1. Install VS Code Extension

  1. Open VS Code Extensions marketplace (Ctrl+Shift+X / Cmd+Shift+X)
  2. Search for “Databricks”
  3. Install the official Databricks extension by Databricks
  4. After installation, authenticate with your Databricks workspace

2. Let Databricks Extension Create the Virtual Environment

⚠️ Important: When installing the Databricks extension, let it create and manage its own virtual environment. Manually creating your own environment can trigger compatibility warnings.

Once the extension is installed:

  1. Activate Serverless Compute (or select your cluster)
    • In Databricks Free Edition, “Serverless” is the default option
    • You should see green icons indicating active connection
  2. Enable Remote Folder Sync (optional but recommended)
    • This opens a “sync” terminal session
    • Keeps files synchronized between local and Databricks workspace
    • Keep this terminal open for continuous sync

When you click on authenticate, you’ll be required to create a profile and input the values of the host and token, this saves your configuration to ~/.databrickscfg:

[DEFAULT]
host  = https://dbc-xxxxx.cloud.databricks.com
token = dapi...

3. Install Required Python Packages

Activate the virtual environment created by Databricks extension, then install:

# Activate the Databricks venv (path shown in VS Code)
source /path/to/databricks-venv/bin/activate

# Install required packages
pip install databricks-connect==17.2.0

Note: Use databricks-connect version that matches your Databricks runtime. For most cases, version 17.2.0 works well.

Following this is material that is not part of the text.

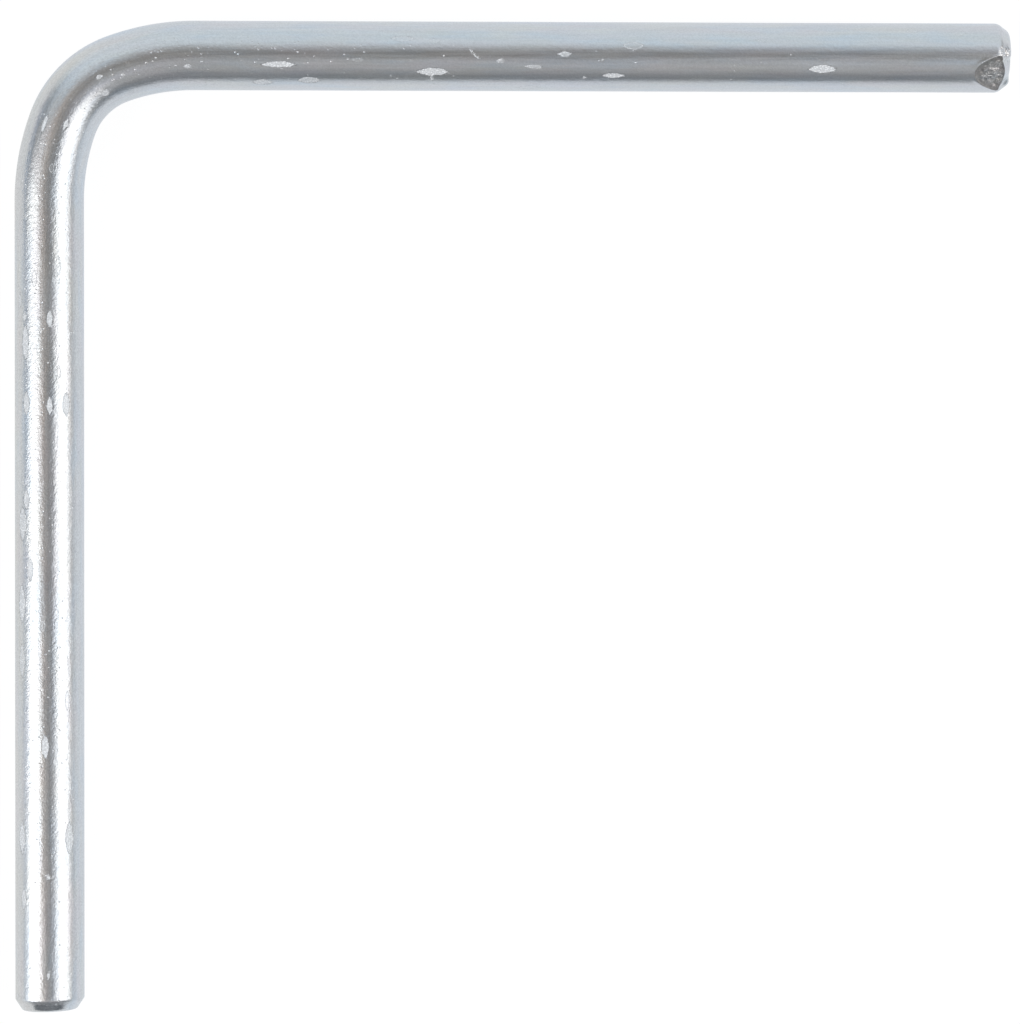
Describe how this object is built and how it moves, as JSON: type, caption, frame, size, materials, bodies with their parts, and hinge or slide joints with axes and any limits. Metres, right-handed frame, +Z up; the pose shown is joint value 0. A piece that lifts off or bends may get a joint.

4. Configure Databricks CLI

Run the configuration command:

databricks configure --token

You’ll be prompted for:

  • Hostname: Your Databricks workspace URL (e.g., https://dbc-xxxxx.cloud.databricks.com/)
  • Token: Personal access token (PAT) from Databricks

To generate a token:

  1. Go to your Databricks workspace
  2. Click your profile → Settings → Developer → Personal access tokens
  3. Click Generate new token
  4. Copy and save the token securely
  5. Paste it when prompted by the CLI

5. Initialize Spark Session in Your Notebook

In your notebook, create a Spark session using Databricks Connect:

from databricks.connect import DatabricksSession

# Read configuration from ~/.databrickscfg
spark = (DatabricksSession.builder
         .profile("DEFAULT")      # Uses config from ~/.databrickscfg
         .serverless(True)         # Use serverless compute
         .getOrCreate())

print(f"✓ Connected! Spark version: {spark.version}")

Alternative: Explicit Configuration

If you prefer to specify credentials explicitly:

from databricks.connect import DatabricksSession

spark = (DatabricksSession.builder
         .host("https://dbc-xxxxx.cloud.databricks.com")
         .token("dapi...")
         .serverless(True)
         .getOrCreate())

⚠️ Security Note: Don’t hardcode tokens in notebooks you plan to share or commit to git. Use .profile("DEFAULT") instead.

6. Verify Connection

Test your connection:

# Check Spark version
import pyspark
print(f"PySpark Version: {pyspark.__version__}")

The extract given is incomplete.